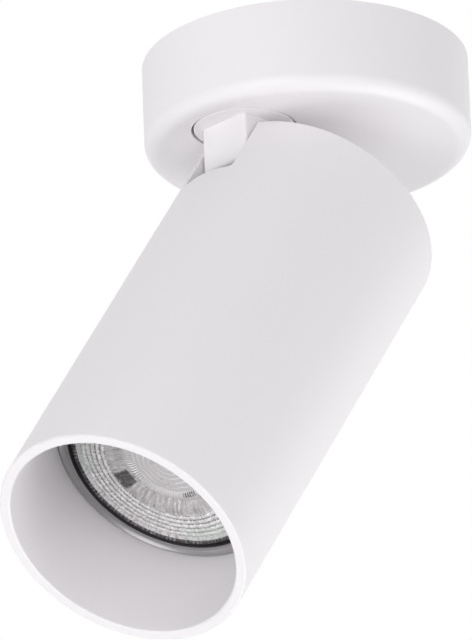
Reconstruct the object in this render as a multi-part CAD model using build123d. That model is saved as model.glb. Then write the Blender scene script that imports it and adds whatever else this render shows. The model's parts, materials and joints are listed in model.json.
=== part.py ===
from build123d import *
import math
import os

# Surface mounted ceiling spotlight: a round canopy, a swivelling hinge post and a tubular head.
#
# Millimetres. The origin is the centre of the canopy's ceiling face, +Z points up into the
# ceiling and the light aims towards -Y. The head is drawn in its own frame, whose origin is
# the centre of the tube's rear end, with +Z along the tube to its mouth and +Y towards the
# side that carries the hinge, and is then turned to its rest tilt about the hinge pivot.

# Canopy: the cup that covers the wiring.
CANOPY_RADIUS = 40.0
CANOPY_HEIGHT = 23.0
CANOPY_WALL = 2.0
CANOPY_FLOOR = 2.4
CANOPY_EDGE_RADIUS = 3.6
CANOPY_INNER_RADIUS = 1.6

# Swivel: the disc that turns in the canopy and carries the hinge post.
DISC_RADIUS = 12.4
DISC_THICK = 2.0
DISC_GAP = 0.6
DISC_CHAMFER = 0.3
DISC_MARGIN = 1.7
HUB_RADIUS = 7.95
NECK_RADIUS = 6.0
NECK_LENGTH = 7.2
LEDGE_THICK = 2.8
LEDGE_RIM = 2.2
WIRE_RADIUS = 3.4

# Hinge post: a square block under the disc, with a round knuckle about the tilt pivot.
POST_SIZE = 14.8
POST_EDGE_RADIUS = 1.0
POST_LENGTH = 11.0
POST_SHOULDER = 0.8
KNUCKLE_RADIUS = 5.4
KNUCKLE_EDGE_RADIUS = 0.5
PIVOT_SCREW_RADIUS = 2.0
POST_FRONT_WALL = 4.1
WIRE_POCKET_ROOF = 6.0

# Lamp: a 50 mm twist-lock reflector lamp.
LAMP_RADIUS = 25.0
LAMP_BODY_LENGTH = 47.0
LAMP_PIN_LENGTH = 7.0
LAMP_WALL = 1.2
LAMP_BASE_RADIUS = 12.0
LAMP_BASE_LENGTH = 9.0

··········

» Problem description: Reproduce the material precisely, including every line.

» Result of this task:
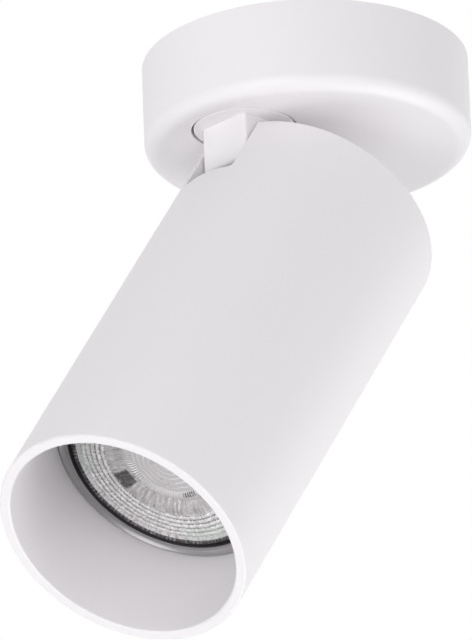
Reconstruct the object in this render as a multi-part CAD model using build123d. That model is saved as model.glb. Then write the Blender scene script that imports it and adds whatever else this render shows. The model's parts, materials and joints are listed in model.json.
=== part.py ===
from build123d import *
import math
import os

# Surface mounted ceiling spotlight: a round canopy, a swivelling hinge post and a tubular head.
#
# Millimetres. The origin is the centre of the canopy's ceiling face, +Z points up into the
# ceiling and the light aims towards -Y. The head is drawn in its own frame, whose origin is
# the centre of the tube's rear end, with +Z along the tube to its mouth and +Y towards the
# side that carries the hinge, and is then turned to its rest tilt about the hinge pivot.

# Canopy: the cup that covers the wiring.
CANOPY_RADIUS = 40.0
CANOPY_HEIGHT = 23.0
CANOPY_WALL = 2.0
CANOPY_FLOOR = 2.4
CANOPY_EDGE_RADIUS = 3.6
CANOPY_INNER_RADIUS = 1.6

# Swivel: the disc that turns in the canopy and carries the hinge post.
DISC_RADIUS = 12.4
DISC_THICK = 2.0
DISC_GAP = 0.6
DISC_CHAMFER = 0.3
DISC_MARGIN = 1.7
HUB_RADIUS = 7.95
NECK_RADIUS = 6.0
NECK_LENGTH = 7.2
LEDGE_THICK = 2.8
LEDGE_RIM = 2.2
WIRE_RADIUS = 3.4

# Hinge post: a square block under the disc, with a round knuckle about the tilt pivot.
POST_SIZE = 14.8
POST_EDGE_RADIUS = 1.0
POST_LENGTH = 11.0
POST_SHOULDER = 0.8
KNUCKLE_RADIUS = 5.4
KNUCKLE_EDGE_RADIUS = 0.5
PIVOT_SCREW_RADIUS = 2.0
POST_FRONT_WALL = 4.1
WIRE_POCKET_ROOF = 6.0

# Lamp: a 50 mm twist-lock reflector lamp.
LAMP_RADIUS = 25.0
LAMP_BODY_LENGTH = 47.0
LAMP_PIN_LENGTH = 7.0
LAMP_WALL = 1.2
LAMP_BASE_RADIUS = 12.0
LAMP_BASE_LENGTH = 9.0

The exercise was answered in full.